NATO scrambled Spanish Eurofighters and Italian F-35s today from their bases in Lithuania and Estonia, tasked with intercepting Russian military aircraft over the Baltic Sea, after three unknown aircraft were detected leaving Kaliningrad.
The pilots identified two Il-22PP Mute electronic warfare aircraft and an Su-24 Fencer fighter aircraft. At the same time an IL-76 Candid transport aircraft was tracked, intercepted and identified in the same area.
None of the Russian aircraft had flight plans or transmit transponder codes posing a potential risk to civilian flights in heavily congested air space.
Major General Karsten Stoye, Chief of Staff Allied Air Command said “The air and sea lanes in this region are congested with large volumes of civilian traffic transiting through the area, so aircraft not following international air safety regulations pose a potential danger to civilian traffic.”
According to Piotr Butowski, the aircraft is a SIGINT (Signal Intelligence) and stand-off jamming platform, based on a converted Il-22 aircraft (a command post and radio relay aircraft that itself was based on the Il-18D airliner).
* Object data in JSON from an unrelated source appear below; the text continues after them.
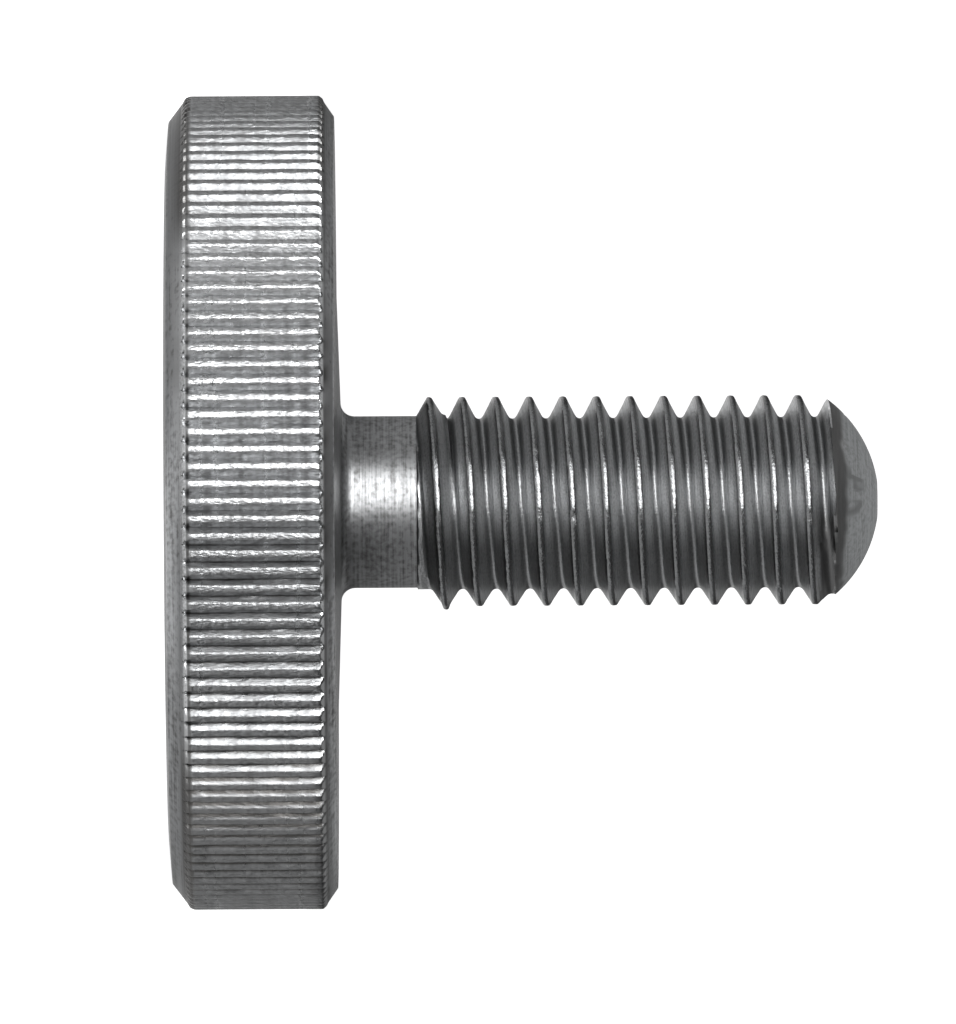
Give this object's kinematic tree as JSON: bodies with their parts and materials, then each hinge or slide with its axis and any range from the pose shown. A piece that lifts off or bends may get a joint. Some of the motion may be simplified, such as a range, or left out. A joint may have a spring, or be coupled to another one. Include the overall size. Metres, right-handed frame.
{
  "type": "knurled thumb screw",
  "caption": "Flat knurled thumb screw: a thin round head with a straight-knurled rim on a short necked shank with a coarse metric thread and a domed end.",
  "frame": {"origin": "centre of the outer face of the head, which the screw stands on", "axes": "+Z along the screw axis, from the head to the tip; X and Y lie in the outer face"},
  "size_m": [0.0302, 0.0302, 0.0264],
  "materials": {
    "steel": "turned, knurled and rolled bare steel, slightly dulled"
  },
  "bodies": {
    "root": {"thumb_screw": "steel"}
  },
  "joints": []
}
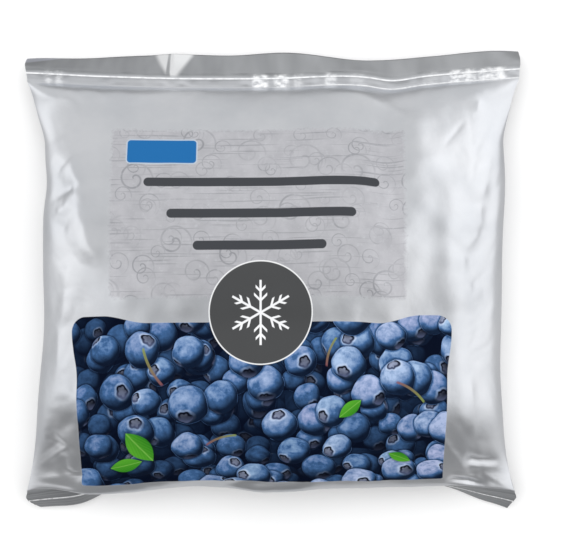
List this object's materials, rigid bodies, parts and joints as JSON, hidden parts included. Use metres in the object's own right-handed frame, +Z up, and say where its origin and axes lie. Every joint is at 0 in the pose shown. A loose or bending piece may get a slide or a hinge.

Mikhail Khodorenok, a retired colonel and military analyst of the Gazeta.ru newspaper, told Russia Beyond, “At one time, a few more options were considered: AN-140 and AN-158 planes with turbojet engines as well as the Tu-214, however, at the time of the formation of the ‘defense procurement’ in 2009, none of these models were not yet fully ready to be equipped with the latest electronic warfare [EW] systems.”
“Of course, this is not an ideal solution,” he added, explaining why the new weapon has been placed on a “trusty old horse…. However, for lack of a better option, a choice had to be made – either to stay without the EW aircraft, or to mount the equipment on the tested wings.”
Encounters with this old yet modern aircraft are rare – this was the first time over the Baltic – and the West waits to see if it is the first of many future encounters.